Como tercera característica de esta racionalidad tendríamos la neutralidad.Esta obsesión reduce todo tipo de problemas y la toma de decisiones a una mera apuesta técnica, de tal forma que si no es posible integrar algún conflicto desde esta perspectiva de control, se estigmatiza como ideológico-político y se separa rígidamente lo que son hechos de lo que son valores. La lucha ideológica hará que, desde la perspectiva tecnocrática, se presente a la persona o al grupo de personas que se caractericen por plantear cualquier tipo de conflicto o desacuerdo como persona o grupo «conflictivo», en un sentido peyorativo y descalificador (Jares, 1990).

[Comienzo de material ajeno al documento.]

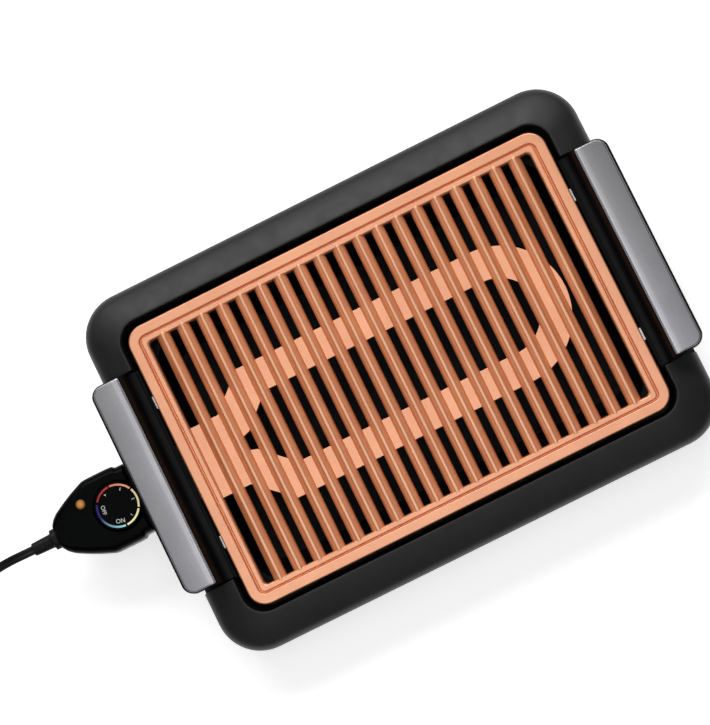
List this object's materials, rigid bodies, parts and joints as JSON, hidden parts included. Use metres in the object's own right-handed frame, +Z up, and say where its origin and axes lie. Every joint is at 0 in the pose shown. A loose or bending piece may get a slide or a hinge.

Para terminar podemos puntualizar la forma más reciente de negar el conflicto, consistente en presentar la organización escolar y las políticas educativas que a ella afectan desde intereses y presupuestos comunes, consensuados y desligados de todo tipo de procesos conflictivos. De esta forma, el consenso pierde sus genuinas características positivas como método de resolución de conflictos y se convierte en una sutil forma de ocultarlos a través de un pretendido «discurso panacea» que nos concita a la unanimidad, a la identidad de intereses, a la no disputa, etc. Se trata de silenciar los conflictos y la diversidad de intereses y perspectivas para imponer una determinada concepción de la organización escolar, en particular, y de la política educativa, en general.



El conflicto es necesario para la vida, en general, y para el desarrollo organizativo de los centros educativos, en particular. Además, el conflicto no sólo es una realidad y un hecho más o menos cotidiano en las organizaciones, sino que también exige afrontarlo como un valor, «pues el conflicto y las posiciones discrepantes pueden y deben generar debate y servir de base para la crítica pedagógica, y, por supuesto, como una esfera de lucha ideológica y articulación de prácticas sociales y educativas liberadoras» (Escudero, 1992, p. 27).